Fig. 360.—Hunting score engraved on ivory.

We also brought home four engraved pieces of ivory, which are nothing else than records of real or imaginary scenes. I have figured all of these. Fig. 360 (No. 89487 [1026] from Nuwŭk) is a narrow flat tablet of ivory, 4.8 inches long and 1 inch wide, with a string at one end to hang it up by. On each face is an ornamental border inclosing a number of incised figures, which probably represent actual scenes, as the tablet is not new.

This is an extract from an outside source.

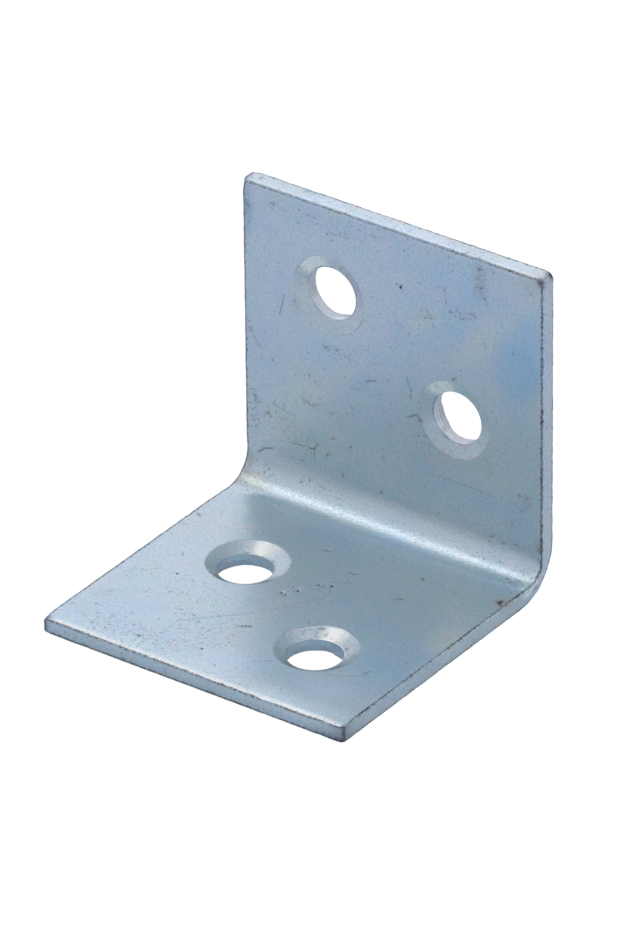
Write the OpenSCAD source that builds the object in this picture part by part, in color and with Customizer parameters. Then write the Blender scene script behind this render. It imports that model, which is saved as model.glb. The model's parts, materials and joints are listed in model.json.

The figures on the obverse face are colored with red ocher. At the upper end, standing on a cross line, with his head toward the end, is a rudely drawn man, holding his right hand up and his left down, with the fingers outspread. At his left stands a boy with both hands down. These figures probably represent the hunter and his son. Just below the cross line is a man raising a spear to strike an animal which is perhaps meant for a reindeer without horns. Three deer, also without horns, stand with their feet on one border with their heads toward the upper end, and on the other border near the other end are two bucks with large antlers heading the other way, and behind them a man in a kaiak. Between him and the animal which the first man is spearing is an object which may represent the crescent moon. The story may perhaps be freely translated as follows: “When the moon was young the man and his son killed six reindeer, two of them bucks with large antlers. One they speared on land, the rest they chased with the kaiak.”

On the reverse the figures and border are colored black with soot. In the left-hand lower corner is a she bear and her cub heading to the left, followed by a man who is about to shoot an arrow at them. Then come two more bears heading toward the right, and in the right-hand lower corner is a whale with two floats attached to him by a harpoon line. Above this is an umiak with four men in it approaching another whale which has already received one harpoon with its two floats. The harpoon which is to be thrust at him may be seen sticking out over the bow of the boat. Then come two whales in a line, one heading to the left and one to the right. In the left-hand upper corner is a figure which may represent a boat, bottom up, on the staging of four posts. We did not learn the actual history of this tablet, which was brought down for sale with a number of other things.

Fig. 361.—Hunting score engraved on ivory, obverse and reverse.

Fig. 361 (No. 89473 [1349] from Utkiavwĭñ) is a piece of an old snow-shovel edge with freshly incised figures on both faces, which the artist said represented his own record. The figures are all colored with red ocher. On the obverse the figures all stand on a roughly drawn ground line. At the left is a man pointing his rifle at a bear, which stands on its hind legs facing him. Then comes a she bear walking toward the left followed by a cub, then two large bears also walking to the left, and a she bear in the same attitude, followed by two cubs, one behind the other. This was explained by the artist as follows: “These are all the bears I have killed. This one alone (pointing to the ‘rampant’ one) was bad. All the others were good.” We heard at the time of his giving the death shot to the last bear as it was charging his comrade, who had wounded it with his muzzle-loader. On the reverse, the figures are in the same position. The same man points his rifle at a string of three wolves. His explanation was: “These are the wolves I have killed.”